Na vida do interior, ao contrário, apenas tivemos amigos com paz e alegria em seus corações. Não faltava uma porta para se abrir e nos acolher. Um bom churrasco de Medianeira, o inesquecível “gengis khan” de Bandeirantes. Brincar de patins nas ruas, batizar minhas bonecas, seguir ao colégio, a pé, assoprando como Maria Fumaça! - sim, meu "super pai" nos levava cedo para o Educandário Santa Isabel, brincando, antes de seguir ao fórum.

É claro que as economias eram muitas; shopping center só visitávamos, quando muito, nas férias e na capital. Viagem ao exterior, nunca. Mas era uma delícia conhecer a Bahia, Gramado, Minas Gerais de excursão de ônibus mesmo! Bem do jeito 'meu pai' de ser! 

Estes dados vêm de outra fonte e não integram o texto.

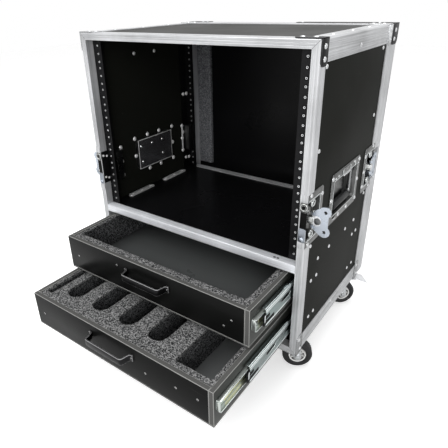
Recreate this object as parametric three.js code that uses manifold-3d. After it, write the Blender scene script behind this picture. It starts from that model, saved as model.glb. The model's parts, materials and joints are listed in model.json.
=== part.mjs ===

A gente voltava ao interior e todo mundo era igual. Tinha se encontrado nas mesmas praias, recomeçava as aulas com os mesmos tênis, canetas, camisetas, borrachas... Tudo em uma simplicidade difícil hoje de se encontrar. 

Éramos mesmo muito felizes. E tudo o que construímos foi graças à profissão de meu pai, à dedicação de minha mãe e a esses tempos. 

Que orgulho de dizer que não foi pouco. 

Que orgulho de ter essas origens.

Que orgulho de ser filha do juiz Arenhart.”

 

E eu, com ele muito aprendi aprimorando a arte de julgar, espelhando-me no seu estilo clássico de julgar, interpretando as leis e a Constituição com crítico bom senso, atento ao ser humano jurisdicionado. Tenho profunda gratidão pelo seu bom exemplo. E tive a honra, ao ensejo de sua aposentadoria, em propor ao colendo Órgão Especial juntamente com os demais colegas, a outorga da Comenda do Mérito Judiciário, a mais alta honraria do Poder Judiciário do Paraná.